Monday, April 25, 2011
U is for Urban Decay
U is for Urban Decay, something found at the stinking and depraved centers of "civilization" within the fantasy world.
I suppose there are some campaign settings where some or all of the towns were as idyllic as the village of Threshold in the Mentzer Expert set. Especially for players that started with the 1983 BECMI sets (and learned that D&D was about being “heroes”) the smurf-like, fairy tale village is probably par for the course. Protecting these idyllic settings will not only allow you to preserve that peaceful, small town life, but give you XP (and a reason to kill orcs) to boot. Think of yourselves as hobbits defending the Shire.
That’s not the urban setting I’m used to in Dungeons & Dragons.

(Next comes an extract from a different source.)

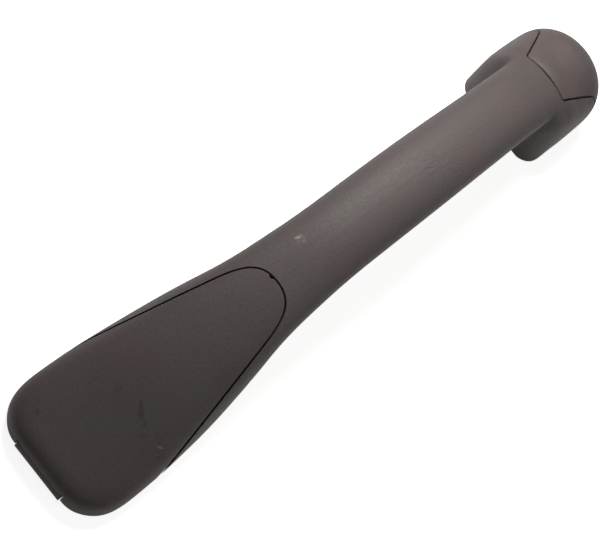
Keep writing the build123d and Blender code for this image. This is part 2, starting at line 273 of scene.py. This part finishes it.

I’ve always taken my cue from the DMG, specifically the Ride of Emrikol the Chaotic. Twisted, cobblestone streets, taverns where people are all too quick to grab their swords, and bodies burning in the street. Basically something like the Wild West spliced with pre-Renaissance Europe. Filth and corruption and squalor.
That’s what civilization is like in MY campaign settings.
It’s one of the reasons I so enjoyed the Warhammer Fantasy setting…when I picked up my copy of WFRP in the early 90s, it was like returning to my D&D roots. Not the shininess of Mystarra and 2nd edition, but the stinking mess of 1st edition with back-alley assassins and wandering harlots. Hey, my cues were taken from Robert Aspirin’s Thieves World anthologies…not to mention Gygax’s own Gord the Rogue tales. For me, Sanctuary was Greyhawk with warmer weather.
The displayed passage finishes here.